The mock-up designs of the K. Hovnanian’s Four Seasons at Kent Island include amenities on all floor plans and exterior features.

CENTREVILLE — The Queen Anne’s County Board of Appeals officially voted Wednesday, Oct. 9, in favor of K. Hovnanian’s Four Seasons claim that the Developer’s Rights and Responsibilities Agreement was tolled due to litigation.

According to the ruling, which was postponed from the Tuesday, Sept. 17, hearing, the BOA agreed with K. Hovnanian’s lawyer Joseph Stevens that legal precedent supported an administrative body extending the DRRA from K. Hovnanian’s Four Seasons at Kent Island LLC from Sept. 17, 2022, to Sept. 17, 2030.

“K. Hovnanian is very pleased that the board voted to confirm that the DRRA has been tolled by operation of law,” said Mike Irons, K. Hovnanian’s division president. “The board recognized that the failed attempts to stop Four Seasons tolled the DRRA. Under the board’s decision, both the County and K. Hovnanian will have the full 20 years bargained for to fulfill their obligations.”

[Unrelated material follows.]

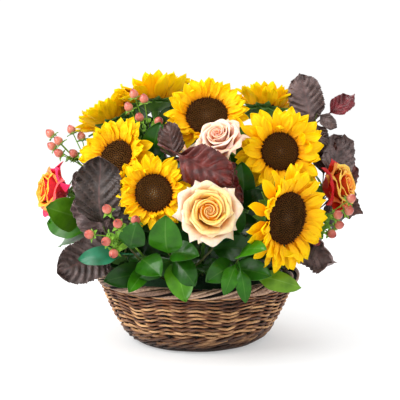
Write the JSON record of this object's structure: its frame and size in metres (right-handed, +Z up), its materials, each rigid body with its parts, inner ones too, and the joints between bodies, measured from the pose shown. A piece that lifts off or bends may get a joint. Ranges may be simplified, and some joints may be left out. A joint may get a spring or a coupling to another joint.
{
  "type": "flower basket arrangement",
  "caption": "Low round willow basket holding a dome of sunflowers, roses, coral berries, purple hazel leaves and glossy green foliage, for display on a table.",
  "frame": {"origin": "middle of the basket's flat underside, on the surface that it stands on", "axes": "+Z up; -Y towards the front of the arrangement, which is the pictured side; +X to the right as seen from the front"},
  "size_m": [0.4399, 0.424, 0.3756],
  "materials": {
    "willow": "satin",
    "willow_border": "satin",
    "film": "satin",
    "foam": "matte",
    "stem": "satin",
    "sunflower_disc": "matte",
    "sunflower_petal": "matte",
    "peach_rose": "matte",
    "blush_rose": "matte",
    "orange_rose": "matte",
    "red_orange_rose": "matte",
    "berry": "satin",
    "hazel_leaf": "satin",
    "green_leaf": "satin"
  },
  "bodies": {
    "root": {"basket_base": "willow", "basket_wall": "willow", "basket_border": "willow_border", "film_liner": "film", "floral_foam": "foam", "sunflower_front_left_green": "stem", "sunflower_front_left_disc": "sunflower_disc", "sunflower_front_left_rays": "sunflower_petal", "sunflower_front_right_green": "stem", "sunflower_front_right_disc": "sunflower_disc", "sunflower_front_right_rays": "sunflower_petal", "sunflower_right_green": "stem", "sunflower_right_disc": "sunflower_disc", "sunflower_right_rays": "sunflower_petal", "sunflower_top_green": "stem", "sunflower_top_disc": "sunflower_disc", "sunflower_top_rays": "sunflower_petal", "sunflower_left_green": "stem", "sunflower_left_disc": "sunflower_disc", "sunflower_left_rays": "sunflower_petal", "sunflower_top_left_green": "stem", "sunflower_top_left_disc": "sunflower_disc", "sunflower_top_left_rays": "sunflower_petal", "sunflower_top_right_green": "stem", "sunflower_top_right_disc": "sunflower_disc", "sunflower_top_right_rays": "sunflower_petal", "sunflower_far_left_green": "stem", "sunflower_far_left_disc": "sunflower_disc", "sunflower_far_left_rays": "sunflower_petal", "sunflower_back_left_green": "stem", "sunflower_back_left_disc": "sunflower_disc", "sunflower_back_left_rays": "sunflower_petal", "sunflower_back_right_green": "stem", "sunflower_back_right_disc": "sunflower_disc", "sunflower_back_right_rays": "sunflower_petal", "rose_peach_petals": "peach_rose", "rose_peach_green": "stem", "rose_blush_petals": "blush_rose", "rose_blush_green": "stem", "rose_orange_left_petals": "orange_rose", "rose_orange_left_green": "stem", "rose_orange_right_petals": "red_orange_rose", "rose_orange_right_green": "stem", "rose_back_petals": "peach_rose", "rose_back_green": "stem", "hypericum_left_high": "berry", "hypericum_top_left": "berry", "hypericum_front_left": "berry", "hypericum_right_low": "berry", "hypericum_back": "berry", "hazel_left": "hazel_leaf", "hazel_centre": "hazel_leaf", "hazel_top_right": "hazel_leaf", "hazel_right": "hazel_leaf", "hazel_back": "hazel_leaf", "greens_left": "green_leaf", "greens_front_left": "green_leaf", "greens_front": "green_leaf", "greens_front_right": "green_leaf", "greens_back": "green_leaf"}
  },
  "joints": []
}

Jesse Hammock, legal counsel who represented a number of private citizens in the Chester and Stevensville area at the hearing, argued only a legal body and not an administrative board, like the county’s Board of Appeals, would have jurisdiction in the matter.

Hammock also cited legal precedent that allowing the matter to proceed in BOA jurisdiction would provide unwarranted “equitable relief” of a contract that was written by K. Hovnanian’s legal counsel and negotiated extensively soon thereafter.

Following the ruling, clients represented by Hammock did not rule out further legal action to challenge the BOA decision.

“Based on the comments of the Board of Appeals members, we believe that the board wholly failed to address the legal arguments against Hovnanian’s unprecedented attempt to extend until 2030 its soon-to-expire 20-year agreement with the County for the construction of Four Seasons,” said Jay Falstad, executive director of Queen Anne’s Conservation Association.

He said, “QACA is considering seeking judicial review of the board’s decision, while awaiting the written opinion of the board before making a final determination as to our next steps.”

The age-restricted Four Seasons project is proposed to be constructed in four phases that total 1,079 dwelling units and a community clubhouse. The county granted preliminary approval to the entire project in 2004 and will conduct an additional review prior to granting final approval for each phase.